**Dataset section**

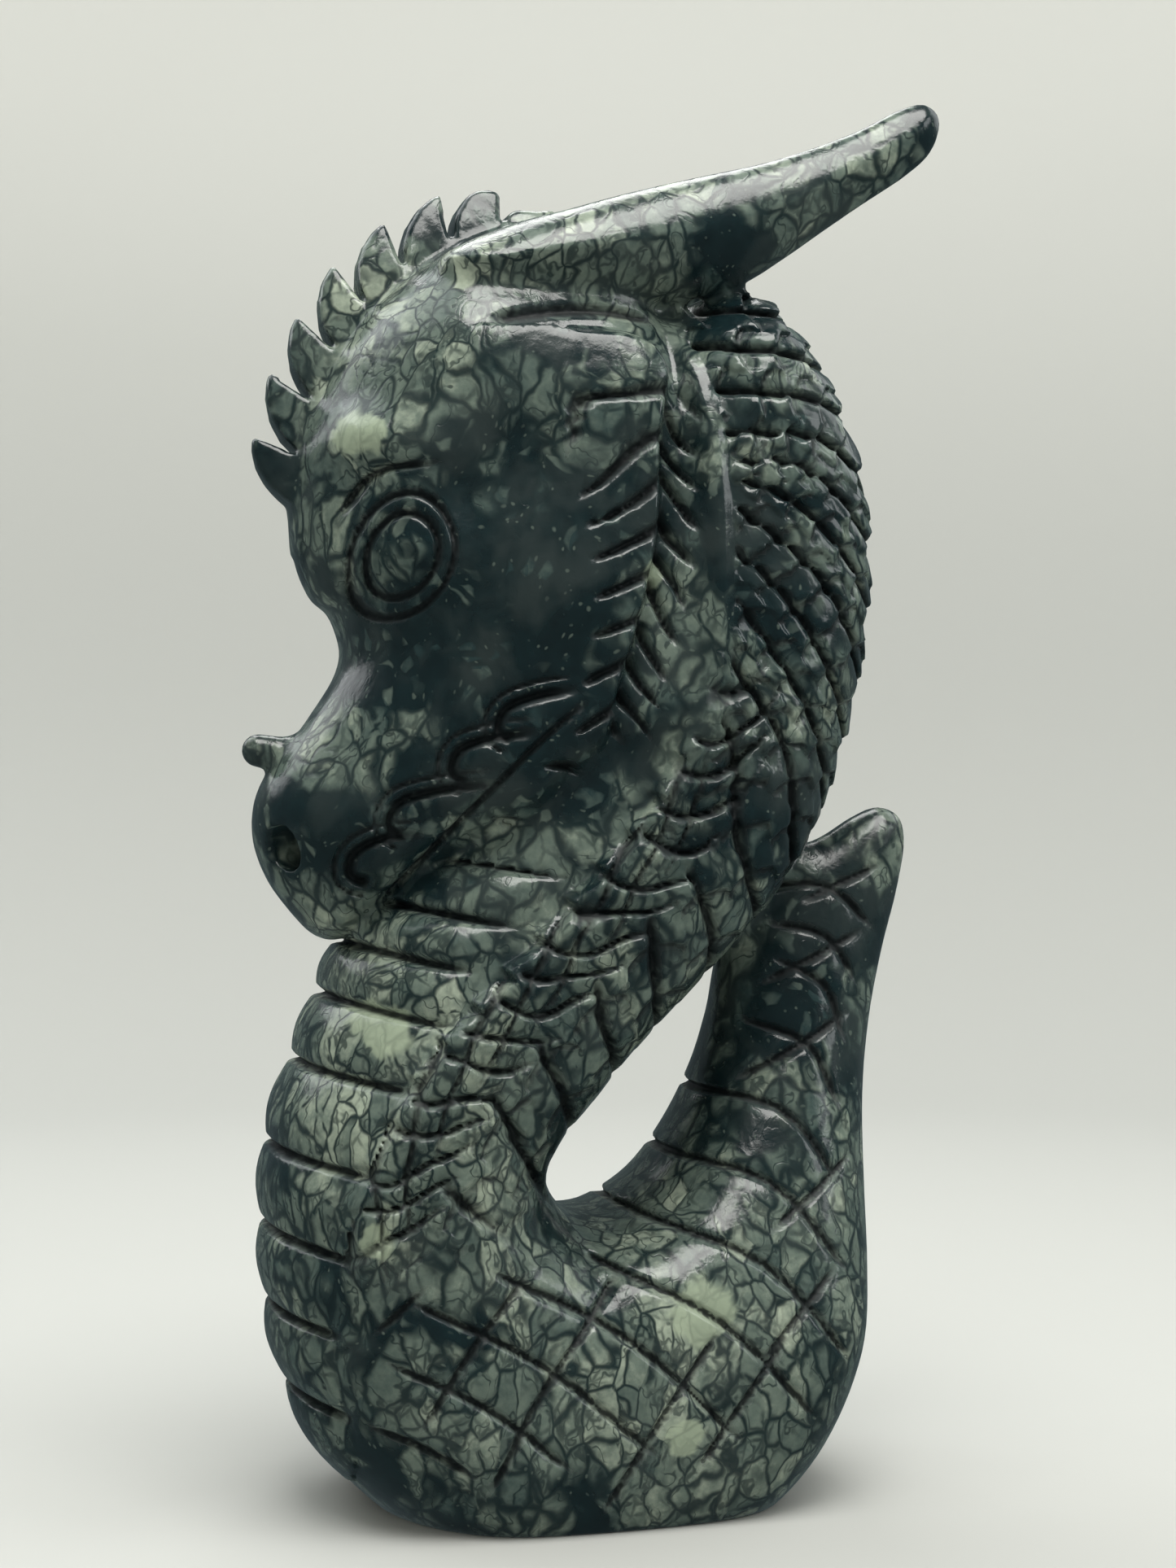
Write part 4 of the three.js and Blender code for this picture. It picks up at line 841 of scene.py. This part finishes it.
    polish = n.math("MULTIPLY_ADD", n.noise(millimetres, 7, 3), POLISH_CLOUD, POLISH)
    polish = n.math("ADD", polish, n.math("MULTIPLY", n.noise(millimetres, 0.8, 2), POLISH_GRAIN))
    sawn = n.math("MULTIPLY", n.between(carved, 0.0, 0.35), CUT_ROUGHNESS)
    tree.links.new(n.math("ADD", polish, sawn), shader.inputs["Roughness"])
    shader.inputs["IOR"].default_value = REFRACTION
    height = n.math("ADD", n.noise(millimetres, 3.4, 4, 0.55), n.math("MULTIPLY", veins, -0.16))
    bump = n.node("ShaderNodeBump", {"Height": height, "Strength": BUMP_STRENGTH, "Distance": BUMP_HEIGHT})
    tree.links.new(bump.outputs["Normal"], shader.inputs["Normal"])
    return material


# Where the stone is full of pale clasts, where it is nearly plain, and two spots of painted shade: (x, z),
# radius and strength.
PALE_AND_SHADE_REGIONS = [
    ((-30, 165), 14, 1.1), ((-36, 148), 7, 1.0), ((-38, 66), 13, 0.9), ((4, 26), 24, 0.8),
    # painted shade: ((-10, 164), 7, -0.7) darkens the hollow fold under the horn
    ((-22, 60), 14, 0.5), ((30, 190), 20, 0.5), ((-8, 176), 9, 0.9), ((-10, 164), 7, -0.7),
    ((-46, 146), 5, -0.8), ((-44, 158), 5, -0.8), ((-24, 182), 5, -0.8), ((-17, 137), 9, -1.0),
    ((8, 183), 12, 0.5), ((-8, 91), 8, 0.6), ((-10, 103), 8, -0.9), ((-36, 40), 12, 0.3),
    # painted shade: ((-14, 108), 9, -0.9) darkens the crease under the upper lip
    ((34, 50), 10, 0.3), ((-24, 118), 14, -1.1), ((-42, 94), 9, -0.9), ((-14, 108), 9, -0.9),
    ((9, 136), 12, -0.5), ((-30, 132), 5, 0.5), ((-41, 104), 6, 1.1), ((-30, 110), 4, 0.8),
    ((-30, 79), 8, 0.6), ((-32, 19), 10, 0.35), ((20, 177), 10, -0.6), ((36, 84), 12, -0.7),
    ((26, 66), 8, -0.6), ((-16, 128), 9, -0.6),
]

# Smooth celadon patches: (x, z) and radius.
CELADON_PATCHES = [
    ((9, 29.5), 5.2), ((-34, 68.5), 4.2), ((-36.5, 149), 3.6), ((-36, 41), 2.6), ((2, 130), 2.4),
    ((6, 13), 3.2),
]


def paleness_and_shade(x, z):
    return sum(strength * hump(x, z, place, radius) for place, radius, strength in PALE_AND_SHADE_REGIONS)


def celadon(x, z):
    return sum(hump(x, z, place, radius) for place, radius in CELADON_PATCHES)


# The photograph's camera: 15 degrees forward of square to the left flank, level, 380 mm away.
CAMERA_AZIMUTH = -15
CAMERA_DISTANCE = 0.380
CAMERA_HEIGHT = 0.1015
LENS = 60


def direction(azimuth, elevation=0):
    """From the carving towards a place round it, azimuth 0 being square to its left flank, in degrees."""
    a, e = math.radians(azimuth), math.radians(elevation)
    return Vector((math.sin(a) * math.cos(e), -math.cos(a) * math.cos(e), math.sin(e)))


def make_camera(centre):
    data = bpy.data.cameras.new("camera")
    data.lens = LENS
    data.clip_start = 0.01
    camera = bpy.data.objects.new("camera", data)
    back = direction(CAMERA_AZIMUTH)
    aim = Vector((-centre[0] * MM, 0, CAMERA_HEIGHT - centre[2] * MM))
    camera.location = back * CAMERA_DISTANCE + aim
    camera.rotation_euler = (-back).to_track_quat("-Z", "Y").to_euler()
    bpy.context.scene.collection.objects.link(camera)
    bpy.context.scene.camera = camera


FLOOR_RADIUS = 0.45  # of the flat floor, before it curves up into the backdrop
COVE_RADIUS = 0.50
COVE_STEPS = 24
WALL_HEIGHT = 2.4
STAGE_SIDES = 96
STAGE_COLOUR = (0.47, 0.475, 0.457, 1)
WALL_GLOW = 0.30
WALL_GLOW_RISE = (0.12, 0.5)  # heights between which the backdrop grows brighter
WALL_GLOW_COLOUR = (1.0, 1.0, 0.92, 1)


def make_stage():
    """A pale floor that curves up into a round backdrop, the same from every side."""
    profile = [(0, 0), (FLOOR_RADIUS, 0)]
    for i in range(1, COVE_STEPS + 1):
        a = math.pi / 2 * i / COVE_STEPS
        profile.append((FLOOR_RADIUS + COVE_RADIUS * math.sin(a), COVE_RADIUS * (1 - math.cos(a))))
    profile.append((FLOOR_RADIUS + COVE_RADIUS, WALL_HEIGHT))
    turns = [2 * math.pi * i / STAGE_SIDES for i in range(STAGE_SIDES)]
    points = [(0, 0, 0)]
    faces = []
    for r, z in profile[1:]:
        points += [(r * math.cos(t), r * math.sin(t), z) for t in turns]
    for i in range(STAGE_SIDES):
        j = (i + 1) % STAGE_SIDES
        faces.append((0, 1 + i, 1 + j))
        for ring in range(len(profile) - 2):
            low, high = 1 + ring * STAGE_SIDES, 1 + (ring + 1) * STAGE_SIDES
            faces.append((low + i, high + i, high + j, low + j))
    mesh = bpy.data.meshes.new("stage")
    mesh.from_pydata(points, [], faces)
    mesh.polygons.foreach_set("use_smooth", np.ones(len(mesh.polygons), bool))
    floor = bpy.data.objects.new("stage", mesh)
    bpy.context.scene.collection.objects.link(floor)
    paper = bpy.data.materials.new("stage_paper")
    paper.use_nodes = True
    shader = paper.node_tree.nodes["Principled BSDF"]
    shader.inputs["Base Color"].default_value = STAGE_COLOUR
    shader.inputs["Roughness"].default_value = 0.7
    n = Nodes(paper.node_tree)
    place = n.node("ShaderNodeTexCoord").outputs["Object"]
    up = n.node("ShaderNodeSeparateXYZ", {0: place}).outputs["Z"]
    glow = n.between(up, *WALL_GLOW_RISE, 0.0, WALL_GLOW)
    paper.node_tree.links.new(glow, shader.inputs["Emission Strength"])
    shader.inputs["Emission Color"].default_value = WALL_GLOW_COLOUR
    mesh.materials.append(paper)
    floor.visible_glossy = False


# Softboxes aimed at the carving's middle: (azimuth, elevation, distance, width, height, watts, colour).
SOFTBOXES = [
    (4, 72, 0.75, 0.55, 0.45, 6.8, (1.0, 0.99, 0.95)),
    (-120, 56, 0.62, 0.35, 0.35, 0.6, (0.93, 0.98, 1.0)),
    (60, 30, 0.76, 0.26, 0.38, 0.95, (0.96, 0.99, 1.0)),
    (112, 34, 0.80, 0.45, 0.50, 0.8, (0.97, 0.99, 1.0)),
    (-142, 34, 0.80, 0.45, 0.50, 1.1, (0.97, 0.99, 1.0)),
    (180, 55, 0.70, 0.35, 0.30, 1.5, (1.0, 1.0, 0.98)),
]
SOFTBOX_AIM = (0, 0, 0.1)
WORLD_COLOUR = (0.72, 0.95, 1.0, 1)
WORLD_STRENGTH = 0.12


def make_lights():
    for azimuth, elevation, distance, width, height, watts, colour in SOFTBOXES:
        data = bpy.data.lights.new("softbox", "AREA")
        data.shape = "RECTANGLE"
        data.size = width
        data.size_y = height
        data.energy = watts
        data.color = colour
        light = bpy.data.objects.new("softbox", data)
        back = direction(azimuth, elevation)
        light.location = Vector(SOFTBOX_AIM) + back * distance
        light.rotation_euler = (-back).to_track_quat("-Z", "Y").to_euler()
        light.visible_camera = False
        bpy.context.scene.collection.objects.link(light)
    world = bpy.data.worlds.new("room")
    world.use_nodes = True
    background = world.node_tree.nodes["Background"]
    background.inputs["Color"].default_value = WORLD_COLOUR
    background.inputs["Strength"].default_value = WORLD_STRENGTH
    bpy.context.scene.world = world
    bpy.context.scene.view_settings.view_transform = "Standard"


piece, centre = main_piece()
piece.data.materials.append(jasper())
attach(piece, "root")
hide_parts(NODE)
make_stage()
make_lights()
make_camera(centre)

**Request**
Return the lines above precisely as they appear, beginning at the first line and ending at the line with "return material", and nothing after it.

**Exercise result**
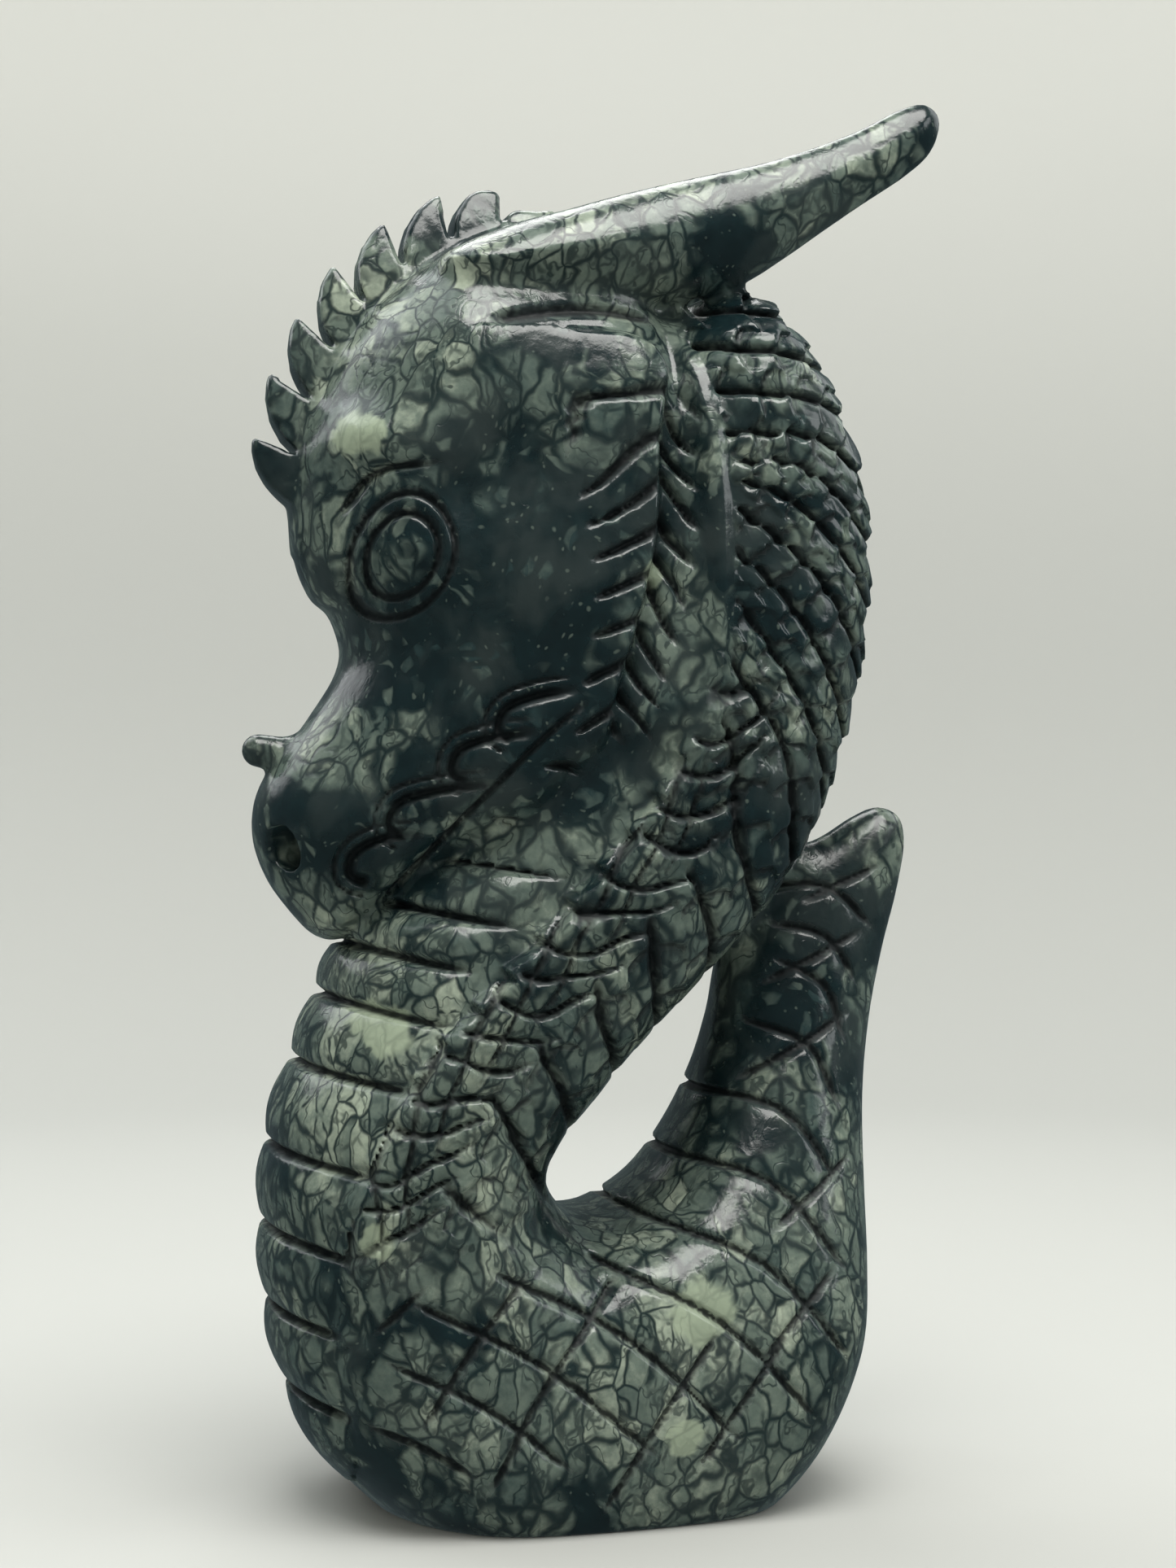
Write part 4 of the three.js and Blender code for this picture. It picks up at line 841 of scene.py. This part finishes it.
    polish = n.math("MULTIPLY_ADD", n.noise(millimetres, 7, 3), POLISH_CLOUD, POLISH)
    polish = n.math("ADD", polish, n.math("MULTIPLY", n.noise(millimetres, 0.8, 2), POLISH_GRAIN))
    sawn = n.math("MULTIPLY", n.between(carved, 0.0, 0.35), CUT_ROUGHNESS)
    tree.links.new(n.math("ADD", polish, sawn), shader.inputs["Roughness"])
    shader.inputs["IOR"].default_value = REFRACTION
    height = n.math("ADD", n.noise(millimetres, 3.4, 4, 0.55), n.math("MULTIPLY", veins, -0.16))
    bump = n.node("ShaderNodeBump", {"Height": height, "Strength": BUMP_STRENGTH, "Distance": BUMP_HEIGHT})
    tree.links.new(bump.outputs["Normal"], shader.inputs["Normal"])
    return material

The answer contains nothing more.